══ Records for the exercise
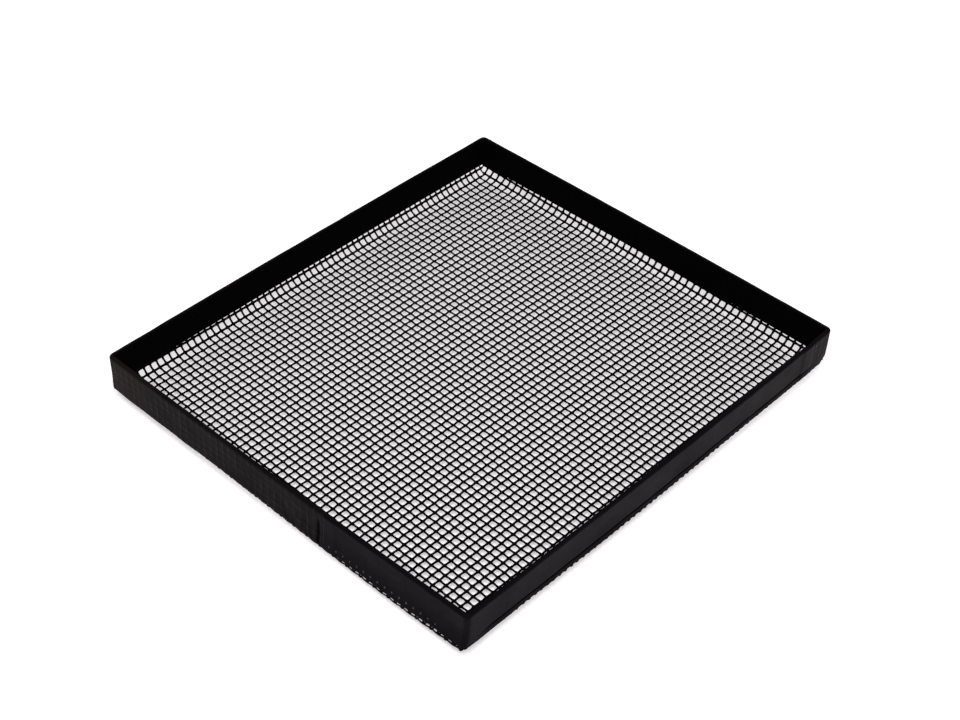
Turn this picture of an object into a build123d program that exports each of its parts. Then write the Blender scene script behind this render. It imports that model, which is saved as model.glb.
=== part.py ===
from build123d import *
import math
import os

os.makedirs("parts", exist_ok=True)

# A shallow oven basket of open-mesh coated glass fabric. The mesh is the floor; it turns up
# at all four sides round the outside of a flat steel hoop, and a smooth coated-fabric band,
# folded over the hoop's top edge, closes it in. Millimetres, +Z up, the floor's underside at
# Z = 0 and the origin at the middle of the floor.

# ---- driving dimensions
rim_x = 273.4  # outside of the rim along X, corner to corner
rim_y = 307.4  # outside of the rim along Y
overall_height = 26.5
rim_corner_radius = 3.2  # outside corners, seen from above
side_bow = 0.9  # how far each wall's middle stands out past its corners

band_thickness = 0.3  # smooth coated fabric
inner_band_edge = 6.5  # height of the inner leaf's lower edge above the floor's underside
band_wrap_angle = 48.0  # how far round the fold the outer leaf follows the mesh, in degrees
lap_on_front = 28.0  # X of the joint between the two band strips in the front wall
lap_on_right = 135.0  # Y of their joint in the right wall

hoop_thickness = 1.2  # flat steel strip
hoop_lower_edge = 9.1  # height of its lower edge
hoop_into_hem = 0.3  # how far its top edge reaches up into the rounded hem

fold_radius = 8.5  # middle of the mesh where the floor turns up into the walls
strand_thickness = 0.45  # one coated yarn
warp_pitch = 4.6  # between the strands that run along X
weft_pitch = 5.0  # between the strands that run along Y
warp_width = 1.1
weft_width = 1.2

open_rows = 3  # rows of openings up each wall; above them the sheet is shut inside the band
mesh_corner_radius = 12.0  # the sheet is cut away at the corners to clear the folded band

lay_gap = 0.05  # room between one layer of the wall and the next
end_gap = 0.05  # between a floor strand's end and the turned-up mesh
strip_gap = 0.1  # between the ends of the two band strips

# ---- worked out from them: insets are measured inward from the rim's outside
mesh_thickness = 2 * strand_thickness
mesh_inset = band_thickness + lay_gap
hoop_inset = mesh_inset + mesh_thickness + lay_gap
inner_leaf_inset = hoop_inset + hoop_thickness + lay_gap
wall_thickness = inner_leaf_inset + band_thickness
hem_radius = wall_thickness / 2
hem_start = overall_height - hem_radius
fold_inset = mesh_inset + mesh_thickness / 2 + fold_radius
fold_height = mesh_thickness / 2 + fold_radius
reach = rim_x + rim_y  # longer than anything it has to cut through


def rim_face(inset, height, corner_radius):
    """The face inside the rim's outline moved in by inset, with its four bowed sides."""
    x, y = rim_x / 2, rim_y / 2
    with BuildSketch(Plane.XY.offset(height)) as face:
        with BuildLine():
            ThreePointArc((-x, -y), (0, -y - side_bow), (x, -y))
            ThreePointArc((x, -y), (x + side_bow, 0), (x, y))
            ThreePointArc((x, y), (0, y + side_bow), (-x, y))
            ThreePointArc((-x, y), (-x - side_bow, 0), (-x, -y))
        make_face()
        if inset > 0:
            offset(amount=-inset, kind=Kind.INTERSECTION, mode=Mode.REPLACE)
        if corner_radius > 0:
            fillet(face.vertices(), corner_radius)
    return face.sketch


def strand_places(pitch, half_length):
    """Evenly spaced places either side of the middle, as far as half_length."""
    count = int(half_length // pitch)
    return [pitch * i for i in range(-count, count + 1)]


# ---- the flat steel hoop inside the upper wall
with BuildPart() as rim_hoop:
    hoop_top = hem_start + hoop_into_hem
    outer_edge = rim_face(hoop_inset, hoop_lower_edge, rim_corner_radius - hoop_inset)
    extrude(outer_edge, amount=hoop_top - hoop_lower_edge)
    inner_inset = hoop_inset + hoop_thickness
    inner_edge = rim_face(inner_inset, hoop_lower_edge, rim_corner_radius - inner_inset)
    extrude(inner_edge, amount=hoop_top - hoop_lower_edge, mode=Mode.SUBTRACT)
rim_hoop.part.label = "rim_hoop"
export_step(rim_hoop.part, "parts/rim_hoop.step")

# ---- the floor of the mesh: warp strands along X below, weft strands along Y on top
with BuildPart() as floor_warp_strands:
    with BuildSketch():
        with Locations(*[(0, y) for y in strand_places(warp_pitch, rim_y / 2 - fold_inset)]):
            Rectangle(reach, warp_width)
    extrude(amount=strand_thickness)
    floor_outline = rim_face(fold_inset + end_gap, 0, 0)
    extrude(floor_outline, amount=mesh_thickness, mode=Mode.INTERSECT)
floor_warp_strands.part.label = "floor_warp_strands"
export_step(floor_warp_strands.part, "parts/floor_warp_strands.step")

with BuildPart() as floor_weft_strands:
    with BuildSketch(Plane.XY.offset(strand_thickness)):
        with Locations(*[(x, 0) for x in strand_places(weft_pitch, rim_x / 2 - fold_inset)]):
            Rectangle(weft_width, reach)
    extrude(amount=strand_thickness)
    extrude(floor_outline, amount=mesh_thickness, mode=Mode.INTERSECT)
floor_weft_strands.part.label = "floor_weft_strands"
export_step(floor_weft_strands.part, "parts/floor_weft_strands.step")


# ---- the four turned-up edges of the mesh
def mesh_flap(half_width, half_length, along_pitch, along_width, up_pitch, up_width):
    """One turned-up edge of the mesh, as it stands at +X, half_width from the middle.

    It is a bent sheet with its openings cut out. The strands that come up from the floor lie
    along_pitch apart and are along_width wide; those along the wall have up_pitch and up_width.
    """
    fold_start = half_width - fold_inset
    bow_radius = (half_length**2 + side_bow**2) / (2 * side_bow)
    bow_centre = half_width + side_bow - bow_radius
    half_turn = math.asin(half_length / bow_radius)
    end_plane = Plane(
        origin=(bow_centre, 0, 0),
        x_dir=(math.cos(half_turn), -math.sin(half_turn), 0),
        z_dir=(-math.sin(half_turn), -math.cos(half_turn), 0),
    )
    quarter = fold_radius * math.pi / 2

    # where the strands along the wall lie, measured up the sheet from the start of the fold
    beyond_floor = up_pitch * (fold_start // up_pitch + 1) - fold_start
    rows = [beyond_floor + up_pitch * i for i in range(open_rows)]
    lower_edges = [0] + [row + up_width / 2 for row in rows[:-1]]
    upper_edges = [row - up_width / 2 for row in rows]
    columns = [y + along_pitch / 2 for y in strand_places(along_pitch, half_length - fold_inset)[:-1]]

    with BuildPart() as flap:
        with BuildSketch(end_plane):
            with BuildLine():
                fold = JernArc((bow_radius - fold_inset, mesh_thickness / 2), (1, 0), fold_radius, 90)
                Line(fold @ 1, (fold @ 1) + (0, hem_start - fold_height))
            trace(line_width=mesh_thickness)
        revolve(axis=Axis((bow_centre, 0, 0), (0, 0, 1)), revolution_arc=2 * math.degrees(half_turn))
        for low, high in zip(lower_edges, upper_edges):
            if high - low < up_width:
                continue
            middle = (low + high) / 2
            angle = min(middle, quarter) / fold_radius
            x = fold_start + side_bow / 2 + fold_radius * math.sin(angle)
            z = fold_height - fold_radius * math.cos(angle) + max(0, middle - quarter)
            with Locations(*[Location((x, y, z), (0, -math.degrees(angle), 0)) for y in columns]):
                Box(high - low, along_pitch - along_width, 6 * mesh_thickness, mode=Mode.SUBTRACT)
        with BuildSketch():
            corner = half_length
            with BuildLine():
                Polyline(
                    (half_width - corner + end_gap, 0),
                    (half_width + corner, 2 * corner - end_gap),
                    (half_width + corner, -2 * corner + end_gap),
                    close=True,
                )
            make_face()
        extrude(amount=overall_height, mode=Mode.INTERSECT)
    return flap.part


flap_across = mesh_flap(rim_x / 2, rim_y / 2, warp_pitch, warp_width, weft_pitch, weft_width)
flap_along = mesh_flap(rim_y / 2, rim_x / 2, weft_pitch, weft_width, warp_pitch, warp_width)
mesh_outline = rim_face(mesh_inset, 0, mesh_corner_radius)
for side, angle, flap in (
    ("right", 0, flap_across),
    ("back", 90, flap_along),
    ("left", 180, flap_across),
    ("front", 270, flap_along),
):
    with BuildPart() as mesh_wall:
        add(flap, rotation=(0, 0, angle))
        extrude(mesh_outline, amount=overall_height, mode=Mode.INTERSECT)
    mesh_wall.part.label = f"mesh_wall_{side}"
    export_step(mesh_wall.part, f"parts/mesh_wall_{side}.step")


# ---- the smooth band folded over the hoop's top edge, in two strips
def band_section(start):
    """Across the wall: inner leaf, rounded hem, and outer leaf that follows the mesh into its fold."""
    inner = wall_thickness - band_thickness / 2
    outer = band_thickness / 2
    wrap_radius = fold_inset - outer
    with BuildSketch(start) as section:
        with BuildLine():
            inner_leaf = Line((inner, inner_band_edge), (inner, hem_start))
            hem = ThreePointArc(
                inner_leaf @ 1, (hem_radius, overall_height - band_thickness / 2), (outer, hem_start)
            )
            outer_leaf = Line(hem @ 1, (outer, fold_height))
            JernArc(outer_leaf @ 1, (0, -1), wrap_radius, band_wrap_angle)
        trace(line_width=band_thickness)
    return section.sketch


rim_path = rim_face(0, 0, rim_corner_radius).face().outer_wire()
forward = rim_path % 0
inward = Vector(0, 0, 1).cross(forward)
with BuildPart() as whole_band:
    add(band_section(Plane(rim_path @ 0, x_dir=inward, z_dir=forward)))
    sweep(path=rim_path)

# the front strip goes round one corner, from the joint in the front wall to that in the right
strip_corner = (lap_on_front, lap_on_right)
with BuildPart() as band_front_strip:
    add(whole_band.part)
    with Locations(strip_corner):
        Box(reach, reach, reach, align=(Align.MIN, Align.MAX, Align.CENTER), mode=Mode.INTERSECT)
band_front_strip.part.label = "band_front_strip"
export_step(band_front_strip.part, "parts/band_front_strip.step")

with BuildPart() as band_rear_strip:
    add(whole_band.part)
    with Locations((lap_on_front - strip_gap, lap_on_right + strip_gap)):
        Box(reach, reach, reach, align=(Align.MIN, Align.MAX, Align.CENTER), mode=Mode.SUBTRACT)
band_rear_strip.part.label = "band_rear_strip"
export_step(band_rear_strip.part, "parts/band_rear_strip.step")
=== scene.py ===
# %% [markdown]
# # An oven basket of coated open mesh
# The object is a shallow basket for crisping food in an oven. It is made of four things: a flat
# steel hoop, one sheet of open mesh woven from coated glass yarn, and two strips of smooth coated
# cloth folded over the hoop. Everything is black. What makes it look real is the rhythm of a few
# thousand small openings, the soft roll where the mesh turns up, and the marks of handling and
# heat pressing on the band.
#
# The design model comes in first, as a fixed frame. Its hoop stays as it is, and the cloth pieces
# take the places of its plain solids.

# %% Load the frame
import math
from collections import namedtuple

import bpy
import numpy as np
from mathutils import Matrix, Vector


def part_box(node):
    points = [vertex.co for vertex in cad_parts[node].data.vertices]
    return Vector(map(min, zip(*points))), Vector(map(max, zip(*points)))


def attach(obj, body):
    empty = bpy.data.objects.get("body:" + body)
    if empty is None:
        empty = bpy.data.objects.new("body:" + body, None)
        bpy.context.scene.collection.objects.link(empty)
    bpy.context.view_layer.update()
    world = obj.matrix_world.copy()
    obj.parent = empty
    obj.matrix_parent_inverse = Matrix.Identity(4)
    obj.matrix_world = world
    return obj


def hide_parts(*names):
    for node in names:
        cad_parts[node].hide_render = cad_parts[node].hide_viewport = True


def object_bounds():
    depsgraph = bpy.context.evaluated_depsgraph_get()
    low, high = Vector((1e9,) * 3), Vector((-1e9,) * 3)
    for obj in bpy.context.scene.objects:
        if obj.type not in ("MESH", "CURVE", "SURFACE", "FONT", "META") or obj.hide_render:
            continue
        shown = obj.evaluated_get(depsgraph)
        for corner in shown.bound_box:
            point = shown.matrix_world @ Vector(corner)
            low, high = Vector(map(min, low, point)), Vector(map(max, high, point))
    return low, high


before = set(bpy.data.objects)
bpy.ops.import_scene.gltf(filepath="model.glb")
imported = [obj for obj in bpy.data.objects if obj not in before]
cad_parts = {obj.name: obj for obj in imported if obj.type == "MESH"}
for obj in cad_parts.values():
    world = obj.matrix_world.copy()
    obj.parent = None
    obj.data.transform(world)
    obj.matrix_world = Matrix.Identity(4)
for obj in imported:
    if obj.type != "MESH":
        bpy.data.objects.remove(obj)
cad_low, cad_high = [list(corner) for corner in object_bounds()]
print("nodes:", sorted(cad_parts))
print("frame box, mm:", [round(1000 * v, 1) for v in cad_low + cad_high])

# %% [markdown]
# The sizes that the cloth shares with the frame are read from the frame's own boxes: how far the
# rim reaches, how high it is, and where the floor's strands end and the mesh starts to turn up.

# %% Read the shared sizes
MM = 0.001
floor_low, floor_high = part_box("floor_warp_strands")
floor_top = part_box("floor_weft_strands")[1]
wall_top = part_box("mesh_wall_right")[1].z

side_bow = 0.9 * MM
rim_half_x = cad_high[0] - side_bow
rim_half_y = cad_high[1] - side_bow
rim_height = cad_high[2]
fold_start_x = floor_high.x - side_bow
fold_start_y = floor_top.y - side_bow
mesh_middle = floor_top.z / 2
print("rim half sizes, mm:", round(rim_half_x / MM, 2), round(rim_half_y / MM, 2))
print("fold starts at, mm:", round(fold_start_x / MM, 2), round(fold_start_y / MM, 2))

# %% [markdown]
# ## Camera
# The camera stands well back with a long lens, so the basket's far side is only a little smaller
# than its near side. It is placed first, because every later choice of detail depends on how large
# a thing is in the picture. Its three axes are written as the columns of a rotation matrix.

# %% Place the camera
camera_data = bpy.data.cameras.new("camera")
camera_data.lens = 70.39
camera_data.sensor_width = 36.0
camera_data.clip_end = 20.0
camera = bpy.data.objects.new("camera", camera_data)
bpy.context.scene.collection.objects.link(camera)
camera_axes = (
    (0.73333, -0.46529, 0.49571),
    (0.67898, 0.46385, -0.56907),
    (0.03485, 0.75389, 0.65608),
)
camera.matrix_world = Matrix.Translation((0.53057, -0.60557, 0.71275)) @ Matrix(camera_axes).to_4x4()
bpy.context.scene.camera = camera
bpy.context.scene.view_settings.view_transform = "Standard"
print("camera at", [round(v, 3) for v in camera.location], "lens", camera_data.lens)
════
══ Records for the exercise
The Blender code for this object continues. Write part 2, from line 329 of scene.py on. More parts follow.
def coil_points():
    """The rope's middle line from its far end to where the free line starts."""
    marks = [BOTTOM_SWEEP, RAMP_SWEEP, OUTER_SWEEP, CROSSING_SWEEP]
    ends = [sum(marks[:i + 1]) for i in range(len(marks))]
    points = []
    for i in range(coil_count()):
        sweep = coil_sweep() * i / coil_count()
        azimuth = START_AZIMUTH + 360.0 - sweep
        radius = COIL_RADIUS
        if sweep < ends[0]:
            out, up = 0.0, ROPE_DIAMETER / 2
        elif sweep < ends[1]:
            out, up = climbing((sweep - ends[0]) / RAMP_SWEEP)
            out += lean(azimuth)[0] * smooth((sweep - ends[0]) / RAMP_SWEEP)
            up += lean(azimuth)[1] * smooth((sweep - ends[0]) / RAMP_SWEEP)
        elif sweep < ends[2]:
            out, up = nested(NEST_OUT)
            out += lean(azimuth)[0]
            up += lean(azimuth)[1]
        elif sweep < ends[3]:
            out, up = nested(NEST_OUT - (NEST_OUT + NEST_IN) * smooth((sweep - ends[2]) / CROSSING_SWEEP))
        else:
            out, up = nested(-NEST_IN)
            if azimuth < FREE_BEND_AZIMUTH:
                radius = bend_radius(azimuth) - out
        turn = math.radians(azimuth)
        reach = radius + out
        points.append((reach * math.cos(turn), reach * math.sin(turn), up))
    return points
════
Print exactly the run of lines that starts at the line with "rim_path = rim_face(0, 0, rim_corner_radius).face().outer_wire()" and ends at the line with "zip(*points))), Vector(map(max, zip(*points)))". Leave out every other line.

rim_path = rim_face(0, 0, rim_corner_radius).face().outer_wire()
forward = rim_path % 0
inward = Vector(0, 0, 1).cross(forward)
with BuildPart() as whole_band:
    add(band_section(Plane(rim_path @ 0, x_dir=inward, z_dir=forward)))
    sweep(path=rim_path)

# the front strip goes round one corner, from the joint in the front wall to that in the right
strip_corner = (lap_on_front, lap_on_right)
with BuildPart() as band_front_strip:
    add(whole_band.part)
    with Locations(strip_corner):
        Box(reach, reach, reach, align=(Align.MIN, Align.MAX, Align.CENTER), mode=Mode.INTERSECT)
band_front_strip.part.label = "band_front_strip"
export_step(band_front_strip.part, "parts/band_front_strip.step")

with BuildPart() as band_rear_strip:
    add(whole_band.part)
    with Locations((lap_on_front - strip_gap, lap_on_right + strip_gap)):
        Box(reach, reach, reach, align=(Align.MIN, Align.MAX, Align.CENTER), mode=Mode.SUBTRACT)
band_rear_strip.part.label = "band_rear_strip"
export_step(band_rear_strip.part, "parts/band_rear_strip.step")
=== scene.py ===
# %% [markdown]
# # An oven basket of coated open mesh
# The object is a shallow basket for crisping food in an oven. It is made of four things: a flat
# steel hoop, one sheet of open mesh woven from coated glass yarn, and two strips of smooth coated
# cloth folded over the hoop. Everything is black. What makes it look real is the rhythm of a few
# thousand small openings, the soft roll where the mesh turns up, and the marks of handling and
# heat pressing on the band.
#
# The design model comes in first, as a fixed frame. Its hoop stays as it is, and the cloth pieces
# take the places of its plain solids.

# %% Load the frame
import math
from collections import namedtuple

import bpy
import numpy as np
from mathutils import Matrix, Vector


def part_box(node):
    points = [vertex.co for vertex in cad_parts[node].data.vertices]
    return Vector(map(min, zip(*points))), Vector(map(max, zip(*points)))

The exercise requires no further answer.